-- START --

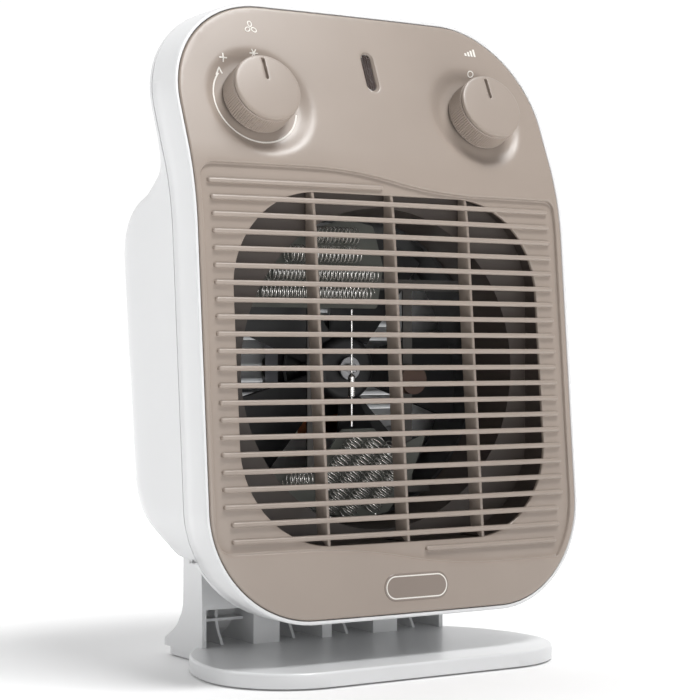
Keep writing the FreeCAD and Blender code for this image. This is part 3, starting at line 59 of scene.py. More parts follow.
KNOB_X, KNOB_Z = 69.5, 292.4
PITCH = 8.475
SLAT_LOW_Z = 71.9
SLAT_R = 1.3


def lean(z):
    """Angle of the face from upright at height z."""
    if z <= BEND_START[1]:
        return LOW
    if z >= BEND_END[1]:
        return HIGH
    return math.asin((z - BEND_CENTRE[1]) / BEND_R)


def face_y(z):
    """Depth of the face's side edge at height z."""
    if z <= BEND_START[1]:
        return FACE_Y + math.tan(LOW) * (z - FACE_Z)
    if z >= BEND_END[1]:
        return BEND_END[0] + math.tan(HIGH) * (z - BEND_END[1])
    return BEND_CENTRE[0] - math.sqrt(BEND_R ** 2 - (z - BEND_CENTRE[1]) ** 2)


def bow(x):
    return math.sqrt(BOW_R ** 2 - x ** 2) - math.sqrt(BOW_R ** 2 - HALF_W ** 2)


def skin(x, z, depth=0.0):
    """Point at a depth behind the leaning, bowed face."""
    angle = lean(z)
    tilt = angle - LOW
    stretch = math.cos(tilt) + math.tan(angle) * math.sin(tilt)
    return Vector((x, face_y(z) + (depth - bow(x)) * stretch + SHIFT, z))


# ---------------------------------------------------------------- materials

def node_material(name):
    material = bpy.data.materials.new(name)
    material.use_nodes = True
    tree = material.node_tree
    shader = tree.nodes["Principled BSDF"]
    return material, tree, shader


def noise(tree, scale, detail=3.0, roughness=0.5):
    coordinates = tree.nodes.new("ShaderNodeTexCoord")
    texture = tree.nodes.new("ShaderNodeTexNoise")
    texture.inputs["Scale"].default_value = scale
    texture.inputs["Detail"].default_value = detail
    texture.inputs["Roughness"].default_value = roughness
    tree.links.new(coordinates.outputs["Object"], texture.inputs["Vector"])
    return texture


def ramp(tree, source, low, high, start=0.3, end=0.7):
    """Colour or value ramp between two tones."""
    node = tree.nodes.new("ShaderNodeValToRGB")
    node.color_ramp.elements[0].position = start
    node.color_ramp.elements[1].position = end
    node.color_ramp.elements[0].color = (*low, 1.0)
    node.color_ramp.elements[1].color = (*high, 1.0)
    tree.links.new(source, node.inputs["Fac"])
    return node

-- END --

• **Objective**
Print again each line of the listing above, exactly as it appears.

• **Task solution**
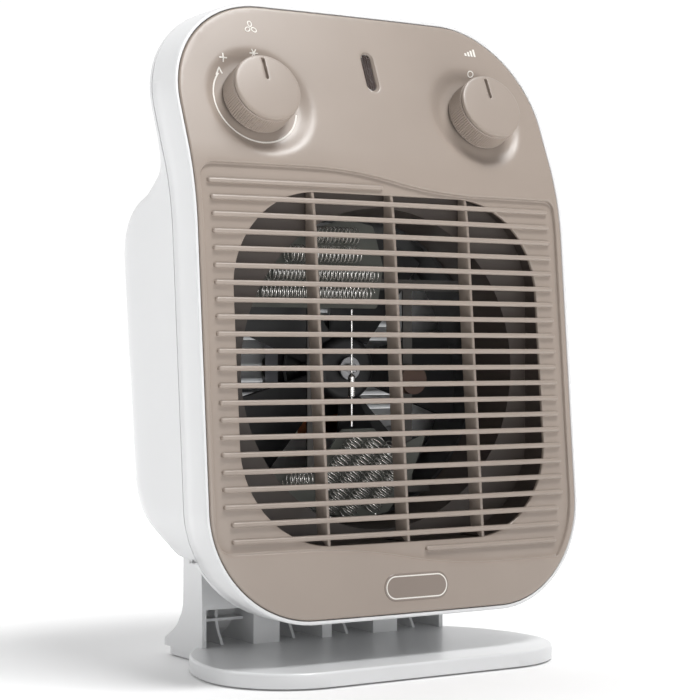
Keep writing the FreeCAD and Blender code for this image. This is part 3, starting at line 59 of scene.py. More parts follow.
KNOB_X, KNOB_Z = 69.5, 292.4
PITCH = 8.475
SLAT_LOW_Z = 71.9
SLAT_R = 1.3


def lean(z):
    """Angle of the face from upright at height z."""
    if z <= BEND_START[1]:
        return LOW
    if z >= BEND_END[1]:
        return HIGH
    return math.asin((z - BEND_CENTRE[1]) / BEND_R)


def face_y(z):
    """Depth of the face's side edge at height z."""
    if z <= BEND_START[1]:
        return FACE_Y + math.tan(LOW) * (z - FACE_Z)
    if z >= BEND_END[1]:
        return BEND_END[0] + math.tan(HIGH) * (z - BEND_END[1])
    return BEND_CENTRE[0] - math.sqrt(BEND_R ** 2 - (z - BEND_CENTRE[1]) ** 2)


def bow(x):
    return math.sqrt(BOW_R ** 2 - x ** 2) - math.sqrt(BOW_R ** 2 - HALF_W ** 2)


def skin(x, z, depth=0.0):
    """Point at a depth behind the leaning, bowed face."""
    angle = lean(z)
    tilt = angle - LOW
    stretch = math.cos(tilt) + math.tan(angle) * math.sin(tilt)
    return Vector((x, face_y(z) + (depth - bow(x)) * stretch + SHIFT, z))


# ---------------------------------------------------------------- materials

def node_material(name):
    material = bpy.data.materials.new(name)
    material.use_nodes = True
    tree = material.node_tree
    shader = tree.nodes["Principled BSDF"]
    return material, tree, shader


def noise(tree, scale, detail=3.0, roughness=0.5):
    coordinates = tree.nodes.new("ShaderNodeTexCoord")
    texture = tree.nodes.new("ShaderNodeTexNoise")
    texture.inputs["Scale"].default_value = scale
    texture.inputs["Detail"].default_value = detail
    texture.inputs["Roughness"].default_value = roughness
    tree.links.new(coordinates.outputs["Object"], texture.inputs["Vector"])
    return texture


def ramp(tree, source, low, high, start=0.3, end=0.7):
    """Colour or value ramp between two tones."""
    node = tree.nodes.new("ShaderNodeValToRGB")
    node.color_ramp.elements[0].position = start
    node.color_ramp.elements[1].position = end
    node.color_ramp.elements[0].color = (*low, 1.0)
    node.color_ramp.elements[1].color = (*high, 1.0)
    tree.links.new(source, node.inputs["Fac"])
    return node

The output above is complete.